The World War is a backdrop for the first story arc, when Yun and her elder sister Yun Hong, of a prominent Straits Chinese family, are taken to an internment camp when the Japanese invade. The only survivor, Yun develops a fervent hate for the Japanese and energetically participates in the war crime trials. She also visits the highlands where the taciturn Nakamura Aritomo, the aforementioned gardener, who is crafting “Yugiri” or the garden of the evening mists, lives. She asks him to build a garden in her sister’s memory. He refuses, but instead takes her on as an apprentice and teaches her the art even as the Communist insurgency erupts in Malaysia and serves as the backdrop of the second story arc.

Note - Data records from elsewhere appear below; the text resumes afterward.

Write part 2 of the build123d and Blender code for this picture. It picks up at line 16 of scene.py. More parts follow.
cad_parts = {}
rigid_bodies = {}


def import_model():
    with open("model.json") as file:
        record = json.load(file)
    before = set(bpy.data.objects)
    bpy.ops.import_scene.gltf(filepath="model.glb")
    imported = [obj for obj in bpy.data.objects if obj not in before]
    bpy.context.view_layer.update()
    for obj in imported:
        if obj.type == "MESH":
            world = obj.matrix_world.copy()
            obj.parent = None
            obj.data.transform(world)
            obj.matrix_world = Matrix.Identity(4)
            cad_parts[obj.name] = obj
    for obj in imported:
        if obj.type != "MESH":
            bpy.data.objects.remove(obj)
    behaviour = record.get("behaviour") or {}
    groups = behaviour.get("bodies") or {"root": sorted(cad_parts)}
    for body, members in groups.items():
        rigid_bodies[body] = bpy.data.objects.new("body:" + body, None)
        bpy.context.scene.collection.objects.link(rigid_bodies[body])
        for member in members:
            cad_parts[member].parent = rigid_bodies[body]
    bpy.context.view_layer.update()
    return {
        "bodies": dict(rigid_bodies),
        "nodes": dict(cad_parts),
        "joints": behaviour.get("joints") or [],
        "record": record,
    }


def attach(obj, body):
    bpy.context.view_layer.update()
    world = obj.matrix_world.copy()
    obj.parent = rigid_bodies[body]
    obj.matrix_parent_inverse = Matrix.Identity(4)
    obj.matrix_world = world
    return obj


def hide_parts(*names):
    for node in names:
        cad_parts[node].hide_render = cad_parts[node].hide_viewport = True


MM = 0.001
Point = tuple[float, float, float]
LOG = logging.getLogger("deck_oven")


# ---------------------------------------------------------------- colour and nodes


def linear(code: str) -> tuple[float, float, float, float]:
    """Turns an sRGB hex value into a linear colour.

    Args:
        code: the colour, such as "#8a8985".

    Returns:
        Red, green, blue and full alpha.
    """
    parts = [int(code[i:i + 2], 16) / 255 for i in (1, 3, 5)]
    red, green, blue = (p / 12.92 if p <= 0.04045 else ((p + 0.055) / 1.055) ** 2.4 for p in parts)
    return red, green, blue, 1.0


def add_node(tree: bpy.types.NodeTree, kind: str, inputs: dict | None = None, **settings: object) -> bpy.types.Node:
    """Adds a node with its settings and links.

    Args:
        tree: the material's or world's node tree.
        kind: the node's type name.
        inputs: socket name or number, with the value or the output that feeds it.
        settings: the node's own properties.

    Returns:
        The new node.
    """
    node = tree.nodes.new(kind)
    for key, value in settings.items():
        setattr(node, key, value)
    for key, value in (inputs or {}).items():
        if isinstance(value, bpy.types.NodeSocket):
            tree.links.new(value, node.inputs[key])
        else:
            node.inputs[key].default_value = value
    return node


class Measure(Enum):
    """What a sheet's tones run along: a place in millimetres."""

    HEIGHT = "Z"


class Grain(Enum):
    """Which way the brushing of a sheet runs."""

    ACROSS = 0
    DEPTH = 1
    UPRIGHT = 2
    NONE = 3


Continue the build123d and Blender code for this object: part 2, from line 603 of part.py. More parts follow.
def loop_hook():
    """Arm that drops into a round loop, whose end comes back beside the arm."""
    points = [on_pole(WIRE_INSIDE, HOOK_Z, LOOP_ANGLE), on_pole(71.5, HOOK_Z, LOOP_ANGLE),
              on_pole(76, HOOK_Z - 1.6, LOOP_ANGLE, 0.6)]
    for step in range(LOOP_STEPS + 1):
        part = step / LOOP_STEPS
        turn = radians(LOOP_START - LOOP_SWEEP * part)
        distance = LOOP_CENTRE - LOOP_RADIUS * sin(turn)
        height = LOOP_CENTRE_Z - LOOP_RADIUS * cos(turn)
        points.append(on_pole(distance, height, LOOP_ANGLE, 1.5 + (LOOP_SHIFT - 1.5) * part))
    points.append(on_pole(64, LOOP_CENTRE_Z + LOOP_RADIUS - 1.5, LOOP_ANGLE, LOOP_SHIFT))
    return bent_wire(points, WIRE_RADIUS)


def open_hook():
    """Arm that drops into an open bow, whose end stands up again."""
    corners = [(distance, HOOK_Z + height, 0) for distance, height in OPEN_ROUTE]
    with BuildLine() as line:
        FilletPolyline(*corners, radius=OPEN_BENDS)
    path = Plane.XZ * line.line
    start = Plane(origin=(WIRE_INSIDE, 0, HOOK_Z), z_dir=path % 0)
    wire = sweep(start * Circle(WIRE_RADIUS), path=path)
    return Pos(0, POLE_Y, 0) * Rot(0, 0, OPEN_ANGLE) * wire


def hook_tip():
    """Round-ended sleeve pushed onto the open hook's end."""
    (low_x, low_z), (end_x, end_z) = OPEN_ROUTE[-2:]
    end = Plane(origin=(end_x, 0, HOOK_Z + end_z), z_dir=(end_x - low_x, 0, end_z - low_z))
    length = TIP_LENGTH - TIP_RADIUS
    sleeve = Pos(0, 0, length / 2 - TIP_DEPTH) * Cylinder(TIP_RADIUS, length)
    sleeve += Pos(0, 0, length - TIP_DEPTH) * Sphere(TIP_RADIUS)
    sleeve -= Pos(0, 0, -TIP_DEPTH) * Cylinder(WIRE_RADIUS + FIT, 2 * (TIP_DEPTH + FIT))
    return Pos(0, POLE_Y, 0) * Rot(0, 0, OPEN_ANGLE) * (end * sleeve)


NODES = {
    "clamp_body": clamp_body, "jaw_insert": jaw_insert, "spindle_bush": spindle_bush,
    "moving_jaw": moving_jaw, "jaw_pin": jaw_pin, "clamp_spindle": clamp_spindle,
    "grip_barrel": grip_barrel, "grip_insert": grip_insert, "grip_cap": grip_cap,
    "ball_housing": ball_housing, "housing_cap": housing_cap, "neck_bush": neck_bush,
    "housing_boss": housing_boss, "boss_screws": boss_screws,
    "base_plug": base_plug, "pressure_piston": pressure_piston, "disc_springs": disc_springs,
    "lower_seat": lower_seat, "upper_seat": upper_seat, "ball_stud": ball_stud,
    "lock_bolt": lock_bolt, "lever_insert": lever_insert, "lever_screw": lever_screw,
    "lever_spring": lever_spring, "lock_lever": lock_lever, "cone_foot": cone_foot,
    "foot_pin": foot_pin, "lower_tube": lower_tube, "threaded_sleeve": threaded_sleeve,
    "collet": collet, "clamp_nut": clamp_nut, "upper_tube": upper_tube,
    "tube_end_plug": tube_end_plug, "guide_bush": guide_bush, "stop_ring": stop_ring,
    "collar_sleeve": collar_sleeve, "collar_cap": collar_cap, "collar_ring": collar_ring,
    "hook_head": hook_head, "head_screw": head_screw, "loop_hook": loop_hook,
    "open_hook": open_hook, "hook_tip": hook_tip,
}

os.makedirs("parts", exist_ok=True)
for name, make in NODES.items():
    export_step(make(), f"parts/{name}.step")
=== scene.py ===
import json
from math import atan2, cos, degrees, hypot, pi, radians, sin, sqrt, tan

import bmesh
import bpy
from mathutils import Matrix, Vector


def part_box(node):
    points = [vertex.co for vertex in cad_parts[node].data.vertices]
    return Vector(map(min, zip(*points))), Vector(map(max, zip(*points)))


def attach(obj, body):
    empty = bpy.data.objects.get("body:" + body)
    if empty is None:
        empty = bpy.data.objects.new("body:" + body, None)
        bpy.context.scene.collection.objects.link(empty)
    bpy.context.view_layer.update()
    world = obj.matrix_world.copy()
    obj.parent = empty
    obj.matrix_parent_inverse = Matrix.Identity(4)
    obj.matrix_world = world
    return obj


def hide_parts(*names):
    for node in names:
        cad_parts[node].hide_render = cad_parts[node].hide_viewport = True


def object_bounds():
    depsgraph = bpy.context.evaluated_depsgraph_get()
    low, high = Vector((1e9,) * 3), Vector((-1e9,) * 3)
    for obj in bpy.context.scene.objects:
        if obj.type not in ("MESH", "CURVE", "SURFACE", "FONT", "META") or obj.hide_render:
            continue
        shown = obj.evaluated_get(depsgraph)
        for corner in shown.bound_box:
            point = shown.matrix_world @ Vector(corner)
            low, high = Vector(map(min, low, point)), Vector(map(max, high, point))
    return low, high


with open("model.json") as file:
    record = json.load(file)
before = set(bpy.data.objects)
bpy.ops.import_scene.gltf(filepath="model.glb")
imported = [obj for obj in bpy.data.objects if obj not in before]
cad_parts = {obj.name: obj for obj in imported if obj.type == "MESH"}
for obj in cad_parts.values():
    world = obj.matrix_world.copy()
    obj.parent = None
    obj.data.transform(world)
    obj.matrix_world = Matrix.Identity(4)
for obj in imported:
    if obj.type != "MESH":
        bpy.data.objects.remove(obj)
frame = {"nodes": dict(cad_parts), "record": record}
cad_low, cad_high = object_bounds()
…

Bringing both arcs together is the present when Japanese historian (and failed Kamikaze pilot) Yoshikawa Tatsuji visits Yun and seeks information about Aritomo and his garden – the only surviving one. The flashback leads Yun to re-examine her memories and the morally ambiguous actions of both her and Aritomo in wartime, and later her “survivor guilt”.
Despite a languid pace, especially as far as the pre-war era is depicted and aesthetical details are mentioned, both of Tan’s works are epic in scope.The novels incorporate and deal with a range of human emotions, motivations and dilemmas to offer an intense, invaluable and engrossing experience of WWII and its lingering effects in South East Asia.